Their religion and culture was well-developed and widespread. In around 1500 BCE an oral tradition of mantras and recitation grew up and resulted in the composition of the Rig Vedas. These are about a thousand hymns in praise of and in supplication to the gods, battle hymns and other, narrative sections. The Vedas have been found in places as far from India as Kurdistan. Originally they were mantras based on sounds and the meaning of sound, but as time went on they grew into a lasting mythology. They describe a bronze-using society, which dates them to before 1200 BCE when the use of iron arrived in India.

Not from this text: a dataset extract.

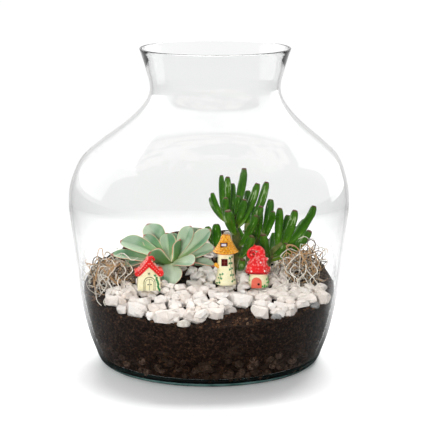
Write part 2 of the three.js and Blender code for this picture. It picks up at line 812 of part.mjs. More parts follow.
const holes = stemHoles();
const soil = holes.reduce((rest, hole) => rest.subtract(hole), soilBody());
const ground = soilBody(GAP);
const leafRoom = rosetteLeaves(2 * GAP).translate(ROSETTE.x, ROSETTE.y, ROSETTE.z);
const pebbleRoom = Object.values(PEBBLES).map((stone) => pebble(stone, 2 * GAP));
const swollen = JADE.right.leaves.map(([foot, tip, width]) => fingerLeaf([foot, tip, width + 4 * GAP]));
const fingerRoom = joined(swollen);

piece(model, "glass_vase", vase(), { color: 0xf4f8f7, roughness: 0.02, transparent: true, opacity: 0.25 });
piece(model, "potting_soil", soil, { color: 0x2b1a12, roughness: 1 });
const bedCutters = [ground, leafRoom, ...holes, ...HOUSES.map(houseRoom), ...pebbleRoom];
piece(model, "white_chippings", gravel(bedCutters), { color: 0xe9e4dc, roughness: 0.85 });
for (const [name, stone] of Object.entries(PEBBLES)) {
  piece(model, name, biggest(pebble(stone).subtract(ground)), { color: stone.color, roughness: 0.7 });
}
piece(model, "rosette_succulent", rosette(), { color: 0x9cc0a8, roughness: 0.55 }).position.set(
  ROSETTE.x,
  ROSETTE.y,
  ROSETTE.z,
);
for (const [side, stem] of Object.entries(JADE)) {
  piece(model, "finger_jade_" + side, jadeStem(stem), { color: 0x2f6b1c, roughness: 0.3 });
}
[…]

The Vedas persisted in oral tradition until they were written down, in about 1400 CE. There were undoubtedly changes once they were committed to writing, but the traditions were strong, and the Vedas are still those recognisable as the oldest, recorded ritual.
The language of the later, written Vedas was Sanskrit, and again, similarities between Sanskrit and Western languages were seen to support the invasion theory. Remains of chariots and horses, unknown in India until the Aryans arrived, can be found in the Indus Valley, but how they got there over the high mountains of the Hindu Kush has never been established. However it happened, through invasion or acculturalisation through trade, the dominant culture of the Indus Valley civilisation, and its language, changed before the migration Eastwards.